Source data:

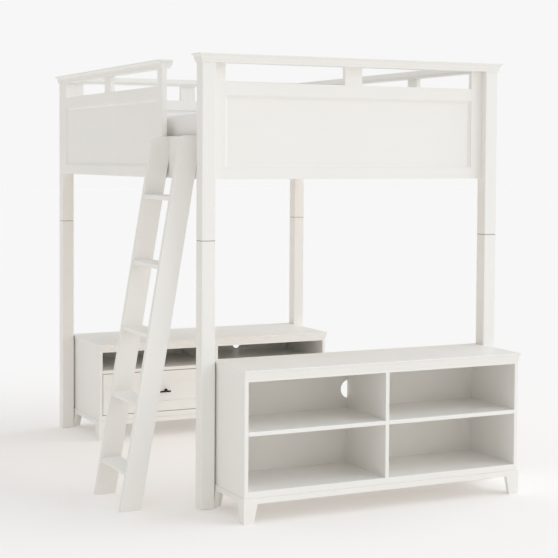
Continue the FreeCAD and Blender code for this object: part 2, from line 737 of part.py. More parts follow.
def runner_pair(left):
    """The cabinet channels and the drawer bars at both sides of one drawer bay."""
    y0 = CONSOLE_FRONT + DRAWER_FRONT_THICKNESS + DRAWER_GAP
    z = BOTTOM_TOP + DRAWER_BOX_LIFT + RUNNER_CENTRE_LIFT
    half = RUNNER_HEIGHT / 2
    wall = RUNNER_WALL
    depth = RUNNER_DEPTH
    section = [
        V(left, y0, z - half),
        V(left + depth, y0, z - half),
        V(left + depth, y0, z - half + wall),
        V(left + wall, y0, z - half + wall),
        V(left + wall, y0, z + half - wall),
        V(left + depth, y0, z + half - wall),
        V(left + depth, y0, z + half),
        V(left, y0, z + half),
    ]
    channel = prism(section, Y_AXIS * RUNNER_LENGTH)
    bar_half = half - wall - INNER_RUNNER_CLEARANCE
    bar = box(
        left + RUNNER_SPACE - INNER_RUNNER_DEPTH,
        left + RUNNER_SPACE,
        y0,
        y0 + RUNNER_LENGTH,
        z - bar_half,
        z + bar_half,
    )
    bay_middle = V(left + BAY_WIDTH / 2, 0, 0)
    channels = [channel, mirrored(channel, bay_middle, X_AXIS)]
    bars = [bar, mirrored(bar, bay_middle, X_AXIS)]
    return channels, bars


def build_drawers():
    channels = []
    handle_height = (BOTTOM_TOP + CONSOLE_SHELF_TOP - CABINET_BOARD) / 2
    for side, left in zip(("left", "right"), BAY_LEFTS):
        name = "drawer_" + side
        right = left + BAY_WIDTH
        bay_channels, bars = runner_pair(left)
        channels += bay_channels
        add(name + "_front", drawer_front(left + DRAWER_GAP, right - DRAWER_GAP))
        add(name + "_box", *drawer_box(left + RUNNER_SPACE, right - RUNNER_SPACE))
        add(name + "_handle", drawer_handle(left + BAY_WIDTH / 2, handle_height))
        add(name + "_bars", *bars)
    add("drawer_channels", *channels)


# ---------------------------------------------------------------- build and write
build_posts()
build_crowns()
build_guards()
build_mattress_support()
build_ladder()
divider_centre = BED_WIDTH / 2
build_cabinet(
    "bookcase",
    BOOKCASE_FRONT,
    BOOKCASE_DEPTH,
    BOOKCASE_HEIGHT,
    BOOKCASE_OPENING_TOP,
    BOOKCASE_SHELF_TOP,
    [(divider_centre, BOOKCASE_HOLE_HEIGHT, BOOKCASE_HOLE_RADIUS)],
)
bay_centres = [left + BAY_WIDTH / 2 for left in BAY_LEFTS]
build_cabinet(
    "console",
    CONSOLE_FRONT,
    CONSOLE_DEPTH,
    CONSOLE_HEIGHT,
    CONSOLE_OPENING_TOP,
    CONSOLE_SHELF_TOP,
    [(x, CONSOLE_HOLE_HEIGHT, CONSOLE_HOLE_RADIUS) for x in bay_centres],
)
build_drawers()

os.makedirs("parts", exist_ok=True)
for node_name, node_shape in nodes.items():
    node_shape.translated(ORIGIN_SHIFT).exportStep("parts/" + node_name + ".step")
print(len(nodes), "nodes written")
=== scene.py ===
import math

import bmesh
import bpy
from mathutils import Matrix, Vector


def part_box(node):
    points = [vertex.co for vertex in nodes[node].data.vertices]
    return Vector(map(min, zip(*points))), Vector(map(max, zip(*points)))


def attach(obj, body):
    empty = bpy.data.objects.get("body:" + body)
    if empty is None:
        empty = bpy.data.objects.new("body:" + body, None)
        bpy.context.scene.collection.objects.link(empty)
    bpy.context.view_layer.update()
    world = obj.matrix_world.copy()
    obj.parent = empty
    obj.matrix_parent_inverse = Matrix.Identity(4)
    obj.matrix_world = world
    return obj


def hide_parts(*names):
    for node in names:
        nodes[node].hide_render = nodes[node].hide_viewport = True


# Finishes and detail pieces for a loft bed with a ladder, an open bookcase and a two-drawer console.
# Metres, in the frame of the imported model: +X across the bed, +Y from bookcase end to console end.

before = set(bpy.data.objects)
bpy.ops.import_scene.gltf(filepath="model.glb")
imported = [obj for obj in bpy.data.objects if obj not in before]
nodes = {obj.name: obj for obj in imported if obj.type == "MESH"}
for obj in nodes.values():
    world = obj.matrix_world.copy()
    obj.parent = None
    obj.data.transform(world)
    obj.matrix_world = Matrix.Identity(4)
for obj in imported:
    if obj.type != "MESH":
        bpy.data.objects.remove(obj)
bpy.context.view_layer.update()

BED_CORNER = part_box("lower_post_front_left")[0].xy

X_AXIS = Vector((1, 0, 0))
Y_AXIS = Vector((0, 1, 0))
Z_AXIS = Vector((0, 0, 1))


# ---------------------------------------------------------------- shader maths
class Value:
    """One shader socket that holds a number: arithmetic on it adds Math nodes."""

    def __init__(self, finish, socket):
        self.finish = finish
        self.socket = socket

    def math(self, operation, *others):
        sockets = {index: other for index, other in enumerate((self, *others))}
        return self.finish.node("ShaderNodeMath", {"operation": operation}, sockets)

    def __add__(self, other):
        return self.math("ADD", other)

    def __mul__(self, other):
        return self.math("MULTIPLY", other)

    def __sub__(self, other):
        return self.math("SUBTRACT", other)

    def __rsub__(self, other):
        return self.finish.node("ShaderNodeMath", {"operation": "SUBTRACT"}, {0: other, 1: self})

    def __truediv__(self, other):
        return self.math("DIVIDE", other)

    __radd__ = __add__
    __rmul__ = __mul__

    def between(self, low, high):
        """0 up to low, 1 from high, and a smooth step in between."""
        sockets = {"Value": self, "From Min": low, "From Max": high}
        return self.finish.node("ShaderNodeMapRange", {"interpolation_type": "SMOOTHSTEP"}, sockets)


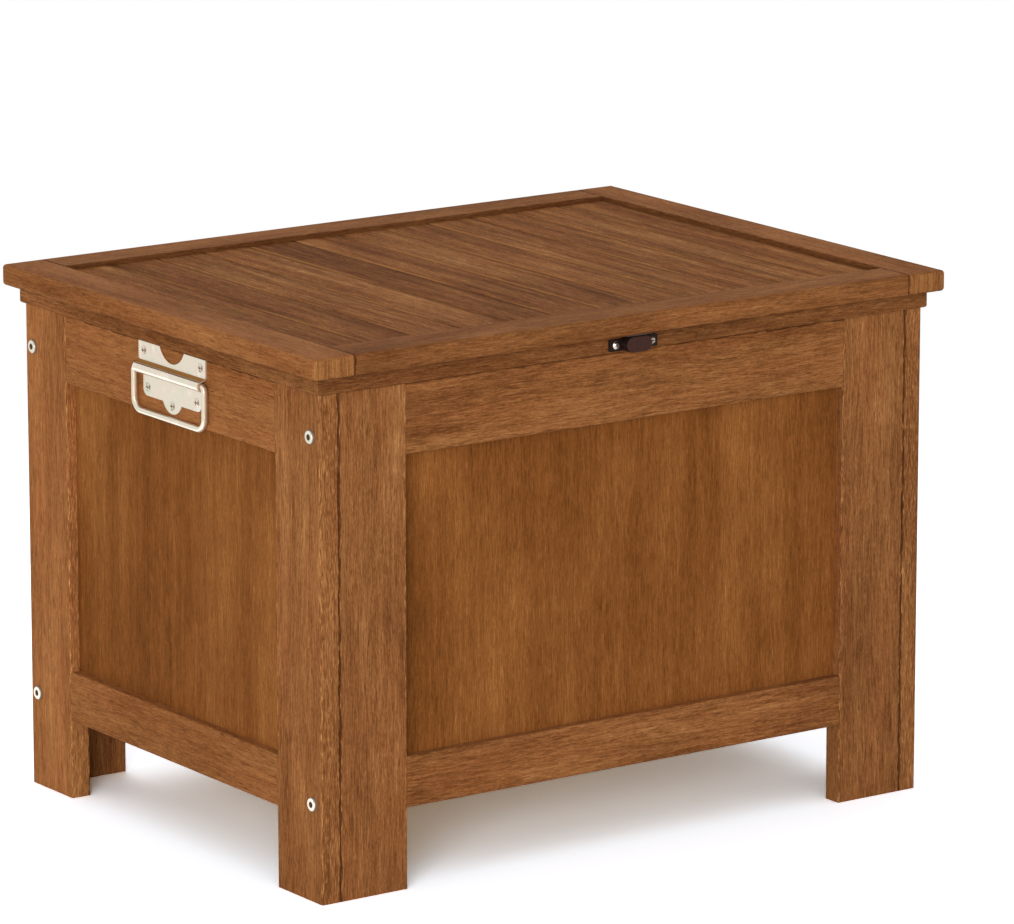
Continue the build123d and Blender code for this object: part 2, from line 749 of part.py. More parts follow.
def build():
    """Makes every piece and returns it under its name."""
    pieces = {}
    bores = bolt_bores()

    side_frame = frame(cabinet_depth, arris_radius)
    end_frame = frame(cabinet_width - 2 * board_thickness, joint_arris)
    # On the left frame the near stile is the sketch's right one; on the right frame it is the left.
    placed = [
        ("left", side_frame, Pos(-half_width, 0, 0) * Rot(0, 0, -90), ("back_stile", "front_stile")),
        ("right", side_frame, Pos(half_width, 0, 0) * Rot(0, 0, 90), ("front_stile", "back_stile")),
        ("front", end_frame, Pos(0, -half_depth, 0), ("left_stile", "right_stile")),
        ("back", end_frame, Pos(0, half_depth, 0) * Rot(0, 0, 180), ("right_stile", "left_stile")),
    ]
    for name, source, place, stiles in placed:
        for stile, key in zip(stiles, ("left_stile", "right_stile")):
            pieces[f"{name}_{stile}"] = place * source[key] - bores
        for key in ("top_rail", "bottom_rail", "panel"):
            pieces[f"{name}_{key}"] = place * source[key]

    outer = half_depth - bolt_inset
    pieces["frame_bolts"] = [along_x(side, side * half_width, end * outer, z) * frame_bolt()
                             for side, end, z in bolt_places()]
    pieces["barrel_nuts"] = [nut_place(*place) * barrel_nut() for place in bolt_places()]

    pieces["floor_cleats"] = cleats()
    x, y = foam_x - floor_clearance, foam_y - floor_clearance
    pieces["floor_board"] = drained(block(-x, x, -y, y, floor_bottom, floor_top),
                                    drain_bore / 2 + drain_wall)
    pieces["floor_foam"] = drained(block(-tub_x, tub_x, -tub_y, tub_y, floor_top, tub_bottom),
                                   drain_bore / 2 + drain_wall)
    pieces["wall_foam"] = wall_foam()
    pieces["liner_tub"] = liner_tub()
    pieces["drain_tube"] = drain_tube()
    pieces["drain_nut"] = drain_nut()
    pieces["drain_plug"] = drain_plug()

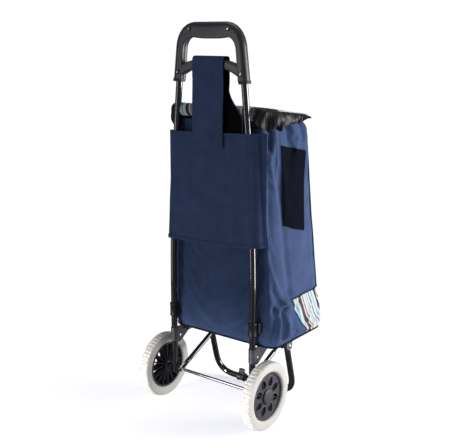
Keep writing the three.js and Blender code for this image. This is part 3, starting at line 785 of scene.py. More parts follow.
# %% Collars
for side, sign in SIDES.items():
    x = 123.5 * sign
    low, high = span(f"frame_collar_{side}")
    bottom, top = low[2], low[2] + 34.0
    profile = [(10.2, bottom), (11.0, bottom + 1.0), (11.2, bottom + 3.0), (10.6, bottom + 4.2),
               (10.4, top - 6.2), (11.2, top - 5.0), (11.2, top - 1.0), (10.4, top), (8.4, top),
               (8.4, bottom)]
    sleeve = turned("collar", profile, "Z", (x, 0, 0), 40, closed=True)
    tab_path = np.array([(x + sign * d, -9.0, 249.0) for d in (8.0, 12.0, 16.5, 17.6, 18.0)])
    tab = bar("collar", tab_path, (0, 0, 1), soft_box(1, 1, 0.35),
              [(14, 2.2), (14, 2.2), (13, 2.0), (12, 1.5), (11, 1.0)])
    turn = full_turn(48)
    loop_y = -20.0 + 12.5 * np.sign(np.cos(turn)) * np.abs(np.cos(turn)) ** 0.6
    loop_z = 243.0 + 13.0 * np.sign(np.sin(turn)) * np.abs(np.sin(turn)) ** 0.6
    loop_path = np.stack([np.full_like(turn, x + 11.0 * sign), loop_y, loop_z], axis=-1)
    following = np.concatenate([loop_path, loop_path[:2]])
    rings = sweep(following, (1, 0, 0), round_section(10) * 1.7)[:-1]
    rings[0] = rings[-1]
    loop = tidy_mesh(grid_mesh("collar", rings, wrap=True, flip=True))
    add_piece(f"collar_{side}", joined(f"collar_{side}", [sleeve, tab, loop]), black_plastic, "frame",
              (f"frame_collar_{side}",))
print("collars at height", low[2])

# %% [markdown]
# ## The wheels
# A foam tyre is moulded with a shallow zigzag that crosses itself into diamonds. The tread is a height added
# to a plain tyre profile: two slanting sine ridges, taken where they cross, fading out at the shoulders. The
# disc inside has eight leaf-shaped openings. Each of its eight sectors is a blend between two closed loops,
# the sector's own border and the leaf, so the web flows smoothly into every opening's rounded lip.

# %% Tyre
wheel_x, tyre_half, tyre_radius, bead_radius = 161.0, 14.0, 85.0, 59.0


def tyre_surface(sign):
    """A closed ring: a superellipse profile, pushed out by the tread's zigzag height.

    The profile's angle runs once round the section; the tread's height is the sum of two slanted waves,
    clipped so that only the crossings stand proud, and it is faded away from the tread's edges."""
    around = full_turn(576)[None]
    turn = full_turn(64)[:, None]
    power = 0.56
    across = tyre_half * np.sign(np.cos(turn)) * np.abs(np.cos(turn)) ** power
    upward = np.sign(np.sin(turn)) * np.abs(np.sin(turn)) ** power
    out = (tyre_radius + bead_radius) / 2 + (tyre_radius - bead_radius) / 2 * upward
    on_tread = np.clip((np.sin(turn) - 0.12) / 0.3, 0, 1)
    slant = across / tyre_half * np.pi * 1.15
    waves, depth, flat_top = 26, 1.9, 0.9
    ridges = np.cos(waves * around + slant) + np.cos(waves * around - slant)
    tread = depth * (np.clip(np.abs(ridges), 0, flat_top) / flat_top - 1.0) * on_tread
    radius = out + tread
    x = np.broadcast_to(wheel_x * sign + across * sign, radius.shape)
    return np.stack([x, radius * np.cos(around), AXLE_Z + radius * np.sin(around)], axis=-1)


for side, sign in SIDES.items():
    points = tyre_surface(sign)
    ring = np.concatenate([points, points[:1]])
    add_piece(f"foam_tyre_{side}", tidy_mesh(grid_mesh(f"foam_tyre_{side}", ring, wrap=True)), tyre_foam,
              f"wheel_{side}", (f"tyre_{side}",), 80.0)
print("tyre points:", points.shape[0] * points.shape[1])


# %% Wheel disc
def leaf_loop(count, grow=0.0):
    """A leaf standing on its stem, from 25.4 to 48.6 mm out from the axle and about 8 mm to each side.

    Its width is a sine of the way round, a little fuller towards the stem; grow makes it larger all round.
    Returns (count, 2) points of (radius, sideways), starting at the outer tip."""
    turn = full_turn(count)
    along = 37.0 + (11.6 + grow) * np.cos(turn)
    wide = (9.4 + grow) * np.sin(turn) * (0.86 - 0.2 * np.cos(turn))
    return np.stack([along, wide], axis=-1)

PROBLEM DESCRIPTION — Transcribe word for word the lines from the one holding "build and write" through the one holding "in imported if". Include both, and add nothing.

REPLY TO THE EXERCISE —
# ---------------------------------------------------------------- build and write
build_posts()
build_crowns()
build_guards()
build_mattress_support()
build_ladder()
divider_centre = BED_WIDTH / 2
build_cabinet(
    "bookcase",
    BOOKCASE_FRONT,
    BOOKCASE_DEPTH,
    BOOKCASE_HEIGHT,
    BOOKCASE_OPENING_TOP,
    BOOKCASE_SHELF_TOP,
    [(divider_centre, BOOKCASE_HOLE_HEIGHT, BOOKCASE_HOLE_RADIUS)],
)
bay_centres = [left + BAY_WIDTH / 2 for left in BAY_LEFTS]
build_cabinet(
    "console",
    CONSOLE_FRONT,
    CONSOLE_DEPTH,
    CONSOLE_HEIGHT,
    CONSOLE_OPENING_TOP,
    CONSOLE_SHELF_TOP,
    [(x, CONSOLE_HOLE_HEIGHT, CONSOLE_HOLE_RADIUS) for x in bay_centres],
)
build_drawers()

os.makedirs("parts", exist_ok=True)
for node_name, node_shape in nodes.items():
    node_shape.translated(ORIGIN_SHIFT).exportStep("parts/" + node_name + ".step")
print(len(nodes), "nodes written")
=== scene.py ===
import math

import bmesh
import bpy
from mathutils import Matrix, Vector


def part_box(node):
    points = [vertex.co for vertex in nodes[node].data.vertices]
    return Vector(map(min, zip(*points))), Vector(map(max, zip(*points)))


def attach(obj, body):
    empty = bpy.data.objects.get("body:" + body)
    if empty is None:
        empty = bpy.data.objects.new("body:" + body, None)
        bpy.context.scene.collection.objects.link(empty)
    bpy.context.view_layer.update()
    world = obj.matrix_world.copy()
    obj.parent = empty
    obj.matrix_parent_inverse = Matrix.Identity(4)
    obj.matrix_world = world
    return obj


def hide_parts(*names):
    for node in names:
        nodes[node].hide_render = nodes[node].hide_viewport = True


# Finishes and detail pieces for a loft bed with a ladder, an open bookcase and a two-drawer console.
# Metres, in the frame of the imported model: +X across the bed, +Y from bookcase end to console end.

before = set(bpy.data.objects)
bpy.ops.import_scene.gltf(filepath="model.glb")
imported = [obj for obj in bpy.data.objects if obj not in before]
nodes = {obj.name: obj for obj in imported if obj.type == "MESH"}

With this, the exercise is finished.